OBJECTIVE: Consider the listing below. Extract exactly the lines from the line containing "of the box." to the line containing "obj.matrix_parent_inverse = Matrix.Identity(4)", both included.

SUPPLIED MATERIAL:
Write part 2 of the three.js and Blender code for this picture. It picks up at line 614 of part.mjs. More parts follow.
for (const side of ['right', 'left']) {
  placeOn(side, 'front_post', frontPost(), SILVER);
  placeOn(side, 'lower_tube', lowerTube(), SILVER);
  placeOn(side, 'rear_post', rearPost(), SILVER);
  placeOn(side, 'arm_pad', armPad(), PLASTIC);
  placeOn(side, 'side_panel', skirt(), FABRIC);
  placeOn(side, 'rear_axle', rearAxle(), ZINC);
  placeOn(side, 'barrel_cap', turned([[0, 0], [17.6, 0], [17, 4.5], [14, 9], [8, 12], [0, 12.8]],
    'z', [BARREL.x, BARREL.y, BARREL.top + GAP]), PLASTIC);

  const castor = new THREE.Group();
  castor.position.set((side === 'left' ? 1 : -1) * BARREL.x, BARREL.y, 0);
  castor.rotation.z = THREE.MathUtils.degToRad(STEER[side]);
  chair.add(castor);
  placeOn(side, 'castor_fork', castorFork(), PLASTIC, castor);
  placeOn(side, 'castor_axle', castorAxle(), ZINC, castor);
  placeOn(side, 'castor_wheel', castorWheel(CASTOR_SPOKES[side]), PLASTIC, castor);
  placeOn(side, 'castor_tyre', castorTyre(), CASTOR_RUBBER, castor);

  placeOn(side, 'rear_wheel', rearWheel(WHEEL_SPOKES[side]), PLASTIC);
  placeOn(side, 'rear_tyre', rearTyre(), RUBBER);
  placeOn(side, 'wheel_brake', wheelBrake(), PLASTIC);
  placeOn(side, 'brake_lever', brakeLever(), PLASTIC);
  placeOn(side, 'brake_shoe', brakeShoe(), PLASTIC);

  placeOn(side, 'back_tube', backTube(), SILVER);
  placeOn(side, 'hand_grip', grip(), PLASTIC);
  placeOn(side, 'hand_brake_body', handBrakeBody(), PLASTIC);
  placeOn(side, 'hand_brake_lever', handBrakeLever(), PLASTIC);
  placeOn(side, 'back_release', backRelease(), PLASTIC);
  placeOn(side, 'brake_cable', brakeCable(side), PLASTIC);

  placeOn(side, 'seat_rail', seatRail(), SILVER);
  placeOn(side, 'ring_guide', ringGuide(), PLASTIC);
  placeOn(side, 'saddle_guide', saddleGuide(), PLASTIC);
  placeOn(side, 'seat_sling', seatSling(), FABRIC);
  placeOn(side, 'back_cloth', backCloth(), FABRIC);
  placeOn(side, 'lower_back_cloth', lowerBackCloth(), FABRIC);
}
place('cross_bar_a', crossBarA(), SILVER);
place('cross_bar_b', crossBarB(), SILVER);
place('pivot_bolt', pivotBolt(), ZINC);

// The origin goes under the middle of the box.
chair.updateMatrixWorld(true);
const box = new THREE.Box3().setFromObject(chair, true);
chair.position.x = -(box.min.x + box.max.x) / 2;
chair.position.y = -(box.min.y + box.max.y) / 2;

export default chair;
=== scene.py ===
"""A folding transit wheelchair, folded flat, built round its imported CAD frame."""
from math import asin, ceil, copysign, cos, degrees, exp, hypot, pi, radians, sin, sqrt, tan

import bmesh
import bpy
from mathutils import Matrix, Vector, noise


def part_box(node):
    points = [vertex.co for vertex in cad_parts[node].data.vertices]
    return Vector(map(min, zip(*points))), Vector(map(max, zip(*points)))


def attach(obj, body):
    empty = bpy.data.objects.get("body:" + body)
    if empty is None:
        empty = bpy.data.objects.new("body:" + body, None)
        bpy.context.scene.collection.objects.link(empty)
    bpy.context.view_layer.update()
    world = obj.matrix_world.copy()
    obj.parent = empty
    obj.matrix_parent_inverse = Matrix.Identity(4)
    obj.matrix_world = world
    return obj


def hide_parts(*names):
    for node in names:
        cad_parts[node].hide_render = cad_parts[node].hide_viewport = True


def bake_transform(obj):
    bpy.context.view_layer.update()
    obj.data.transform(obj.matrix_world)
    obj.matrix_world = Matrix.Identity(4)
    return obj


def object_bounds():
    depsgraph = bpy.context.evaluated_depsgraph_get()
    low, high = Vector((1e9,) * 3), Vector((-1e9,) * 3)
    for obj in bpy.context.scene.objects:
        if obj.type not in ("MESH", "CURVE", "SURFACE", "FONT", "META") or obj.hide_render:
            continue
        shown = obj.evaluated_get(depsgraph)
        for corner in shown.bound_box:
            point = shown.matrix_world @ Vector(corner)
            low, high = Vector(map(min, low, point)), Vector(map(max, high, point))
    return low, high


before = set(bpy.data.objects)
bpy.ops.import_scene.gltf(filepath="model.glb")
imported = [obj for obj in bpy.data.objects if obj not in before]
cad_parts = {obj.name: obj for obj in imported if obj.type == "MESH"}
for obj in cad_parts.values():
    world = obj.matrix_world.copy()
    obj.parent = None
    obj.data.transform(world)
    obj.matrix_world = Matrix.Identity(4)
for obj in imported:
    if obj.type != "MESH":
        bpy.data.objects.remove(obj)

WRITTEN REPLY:
// The origin goes under the middle of the box.
chair.updateMatrixWorld(true);
const box = new THREE.Box3().setFromObject(chair, true);
chair.position.x = -(box.min.x + box.max.x) / 2;
chair.position.y = -(box.min.y + box.max.y) / 2;

export default chair;
=== scene.py ===
"""A folding transit wheelchair, folded flat, built round its imported CAD frame."""
from math import asin, ceil, copysign, cos, degrees, exp, hypot, pi, radians, sin, sqrt, tan

import bmesh
import bpy
from mathutils import Matrix, Vector, noise


def part_box(node):
    points = [vertex.co for vertex in cad_parts[node].data.vertices]
    return Vector(map(min, zip(*points))), Vector(map(max, zip(*points)))


def attach(obj, body):
    empty = bpy.data.objects.get("body:" + body)
    if empty is None:
        empty = bpy.data.objects.new("body:" + body, None)
        bpy.context.scene.collection.objects.link(empty)
    bpy.context.view_layer.update()
    world = obj.matrix_world.copy()
    obj.parent = empty
    obj.matrix_parent_inverse = Matrix.Identity(4)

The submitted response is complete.